• **Request**: Scan the material below for lines with the word "parts" and report how many there are, with nothing added.

········

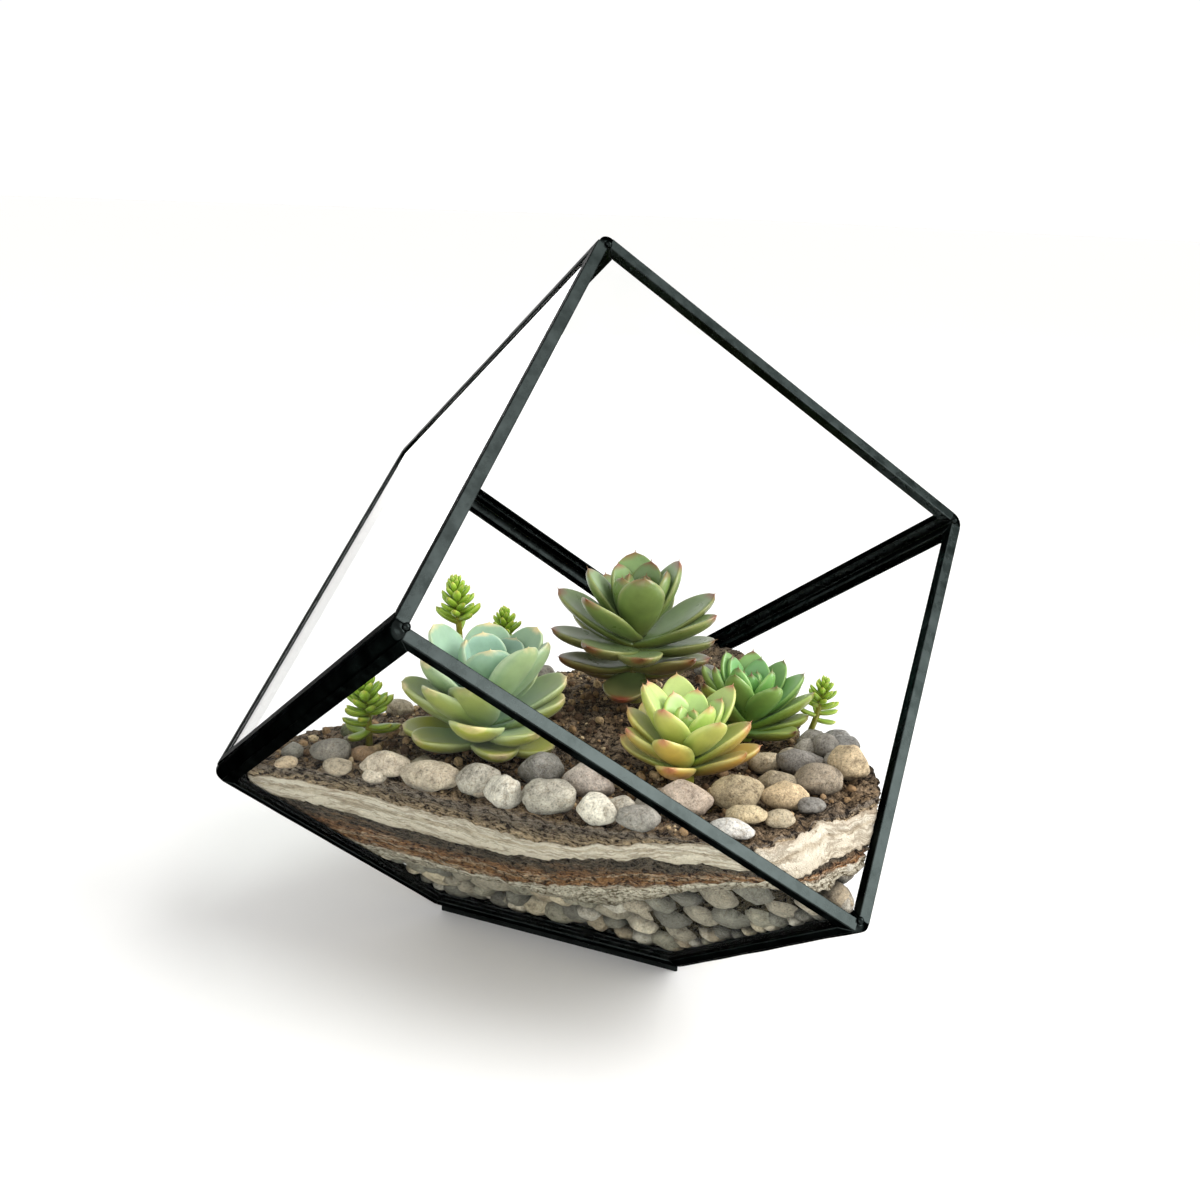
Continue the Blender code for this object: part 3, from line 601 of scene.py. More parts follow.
def riverStone(name):
    # Tumbled river stone: dry, satin, cloudy, peppered with darker and lighter mineral grains
    made, tree, output = newMaterial(name)
    where = addNode(tree, "ShaderNodeTexCoord").outputs["Object"]
    tint = addNode(tree, "ShaderNodeAttribute", attribute_name="tint").outputs["Color"]
    chance = addNode(tree, "ShaderNodeAttribute", attribute_name="chance").outputs["Fac"]
    moved = addNode(tree, "ShaderNodeVectorMath", {0: where, 1: chance}, operation="ADD")
    where = moved.outputs["Vector"]
    clouds = addNode(tree, "ShaderNodeTexNoise", {
        "Vector": where, "Scale": 1 / (stoneFinish["cloudMm"] * mm), "Detail": 8, "Roughness": 0.72})
    specks = addNode(tree, "ShaderNodeTexNoise", {
        "Vector": where, "Scale": 1 / (stoneFinish["speckMm"] * mm), "Detail": 4, "Roughness": 0.7})
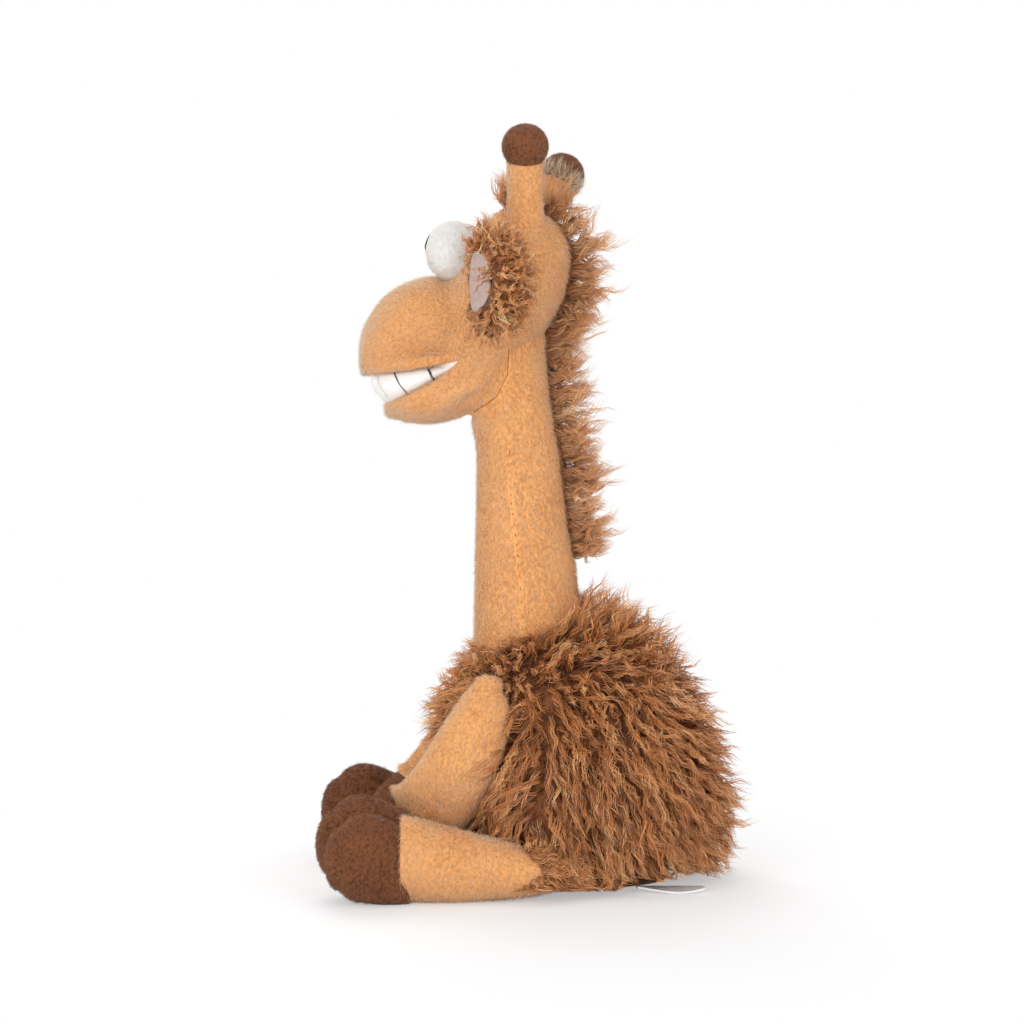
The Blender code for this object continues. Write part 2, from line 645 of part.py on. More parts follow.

········

• **Task answer**: 2